Every opener on the tightly structured bill was excellent, but the Austin women were particularly stunning.
Blackchyl, who has a solo mixtape and a new album with her crew Mindz of a Different Kind due out this month, spit pure fire.
And R&B singer Alesia Lani was fabulous, sassy and soulful.
The evening also included a very moving tribute to Houston hip-hop artist and community activist Zin, who recently died in a car accident. (Read local promoter Matt Sonzala’s tribute to his former radio cohort here.)

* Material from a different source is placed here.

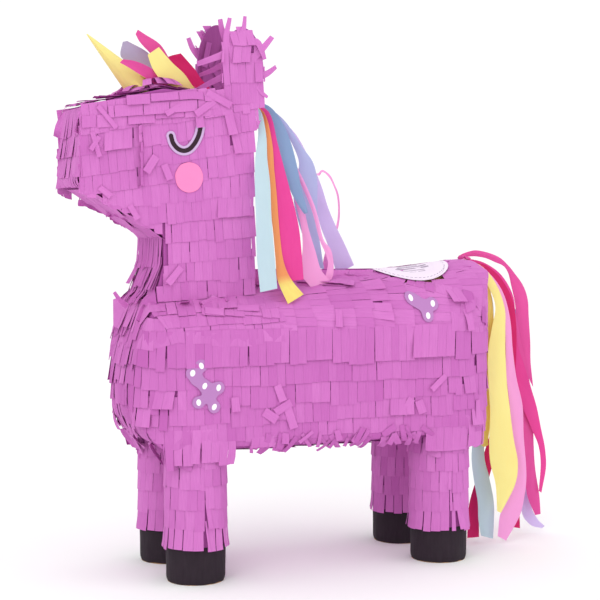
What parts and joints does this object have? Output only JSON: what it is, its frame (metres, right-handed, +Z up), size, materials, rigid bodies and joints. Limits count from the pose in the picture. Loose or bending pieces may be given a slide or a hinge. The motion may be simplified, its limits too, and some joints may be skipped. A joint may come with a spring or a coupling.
{
  "type": "unicorn pinata",
  "caption": "Standing unicorn pinata of cardboard covered in cut tissue fringe, with a paper horn, ribbon mane and tail, and a filling flap in its back.",
  "frame": {"origin": "on the floor under the middle of the object's bounding box", "axes": "+Z up; the unicorn faces -Y; its left side is +X"},
  "size_m": [0.1456, 0.4819, 0.4962],
  "materials": {
    "cardboard": "matte, uncoated",
    "purple_tissue": "matte crepe tissue",
    "hoof_paper": "matte, dark plum",
    "horn_paper": "satin card",
    "lining_paper": "matte",
    "sticker_backing": "satin, translucent look",
    "sticker_black": "satin",
    "sticker_white": "satin",
    "cheek_paper": "matte",
    "label_paper": "satin",
    "mint_tissue": "matte crepe tissue",
    "orange_tissue": "matte crepe tissue",
    "hot_pink_tissue": "matte crepe tissue",
    "blue_grey_tissue": "matte crepe tissue",
    "pale_pink_tissue": "matte crepe tissue",
    "lilac_blue_tissue": "matte crepe tissue",
    "lilac_tissue": "matte crepe tissue",
    "yellow_tissue": "matte crepe tissue",
    "crimson_tissue": "matte crepe tissue",
    "magenta_tissue": "matte crepe tissue",
    "grey_tissue": "matte crepe tissue"
  },
  "bodies": {
    "shell": {"back_arch": "cardboard", "barrel_fringe": "purple_tissue", "belly_panel": "cardboard", "cheek_dots": "cheek_paper", "chest_fringe": "purple_tissue", "chest_panel": "cardboard", "dot_ovals": "sticker_white", "dot_patches": "sticker_backing", "ear_lining": "lining_paper", "eye_lines": "sticker_black", "eye_patches": "sticker_backing", "forehead_band": "cardboard", "forelock_crimson": "crimson_tissue", "forelock_grey": "grey_tissue", "forelock_pink": "pale_pink_tissue", "forelock_rose": "hot_pink_tissue", "forelock_yellow": "yellow_tissue", "hang_plate": "cardboard", "head_fringe": "purple_tissue", "head_left_panel": "cardboard", "head_right_panel": "cardboard", "hoof_wraps": "hoof_paper", "horn": "horn_paper", "label_ring": "label_paper", "leg_fringe": "purple_tissue", "leg_soles": "cardboard", "leg_tube_front_left": "cardboard", "leg_tube_front_right": "cardboard", "leg_tube_rear_left": "cardboard", "leg_tube_rear_right": "cardboard", "muzzle_band": "cardboard", "nape_band": "cardboard", "rump_fringe": "purple_tissue", "rump_panel": "cardboard", "throat_band": "cardboard", "torso_left_side": "cardboard", "torso_right_side": "cardboard"},
    "fill_flap": {"fill_flap": "cardboard", "label_disc": "label_paper"},
    "mane": {"mane_blue_grey": "blue_grey_tissue", "mane_hot_pink": "hot_pink_tissue", "mane_knot": "purple_tissue", "mane_lilac": "lilac_tissue", "mane_lilac_blue": "lilac_blue_tissue", "mane_loop": "pale_pink_tissue", "mane_mint": "mint_tissue", "mane_orange": "orange_tissue", "mane_pale_pink": "pale_pink_tissue"},
    "tail": {"tail_crimson": "crimson_tissue", "tail_hot_pink": "hot_pink_tissue", "tail_knot": "magenta_tissue", "tail_light_pink": "pale_pink_tissue", "tail_lilac": "lilac_tissue", "tail_magenta": "magenta_tissue", "tail_mint": "mint_tissue", "tail_orange": "orange_tissue", "tail_yellow": "yellow_tissue"}
  },
  "joints": [
    {"name": "fill_flap_hinge", "type": "hinge", "parent": "shell", "child": "fill_flap", "pos_m": [-0.00675, 0.083, 0.2706], "axis": [0, -0.9956, -0.0932], "range_deg": [0, 110]},
    {"name": "mane_swing", "type": "hinge", "parent": "shell", "child": "mane", "pos_m": [0, -0.0865, 0.425], "axis": [1, 0, 0], "range_deg": [0, 45]},
    {"name": "tail_swing", "type": "hinge", "parent": "shell", "child": "tail", "pos_m": [0, 0.1415, 0.2765], "axis": [1, 0, 0], "range_deg": [0, 50]}
  ]
}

When Oshun took the stage around midnight, the very diverse and tightly packed crowd at Sahara went wild. The young women, still in college, performed with stunning skill and poise, whether quick-spitting rhymes or raising their voices in sublime harmonies. Their music combines the new school hip-hop consciousness of Kendrick Lamar with the wildly, complex neosoul sound structures of D’Angelo. They up the spiritual ante by boldly mixing in elements of ritual from the earth-based West African Yoruba traditions and their thoroughly charming stage personas make their shows utterly entrancing.
Buzz around the group has been steadily building and a Leon Bridges-like rise in 2016 is entirely possible.
As Chaka Mandla Mhambi Mpeanaji from Riders Against the Storm said at the end of the show, “They call this the underground, but we are coming up.”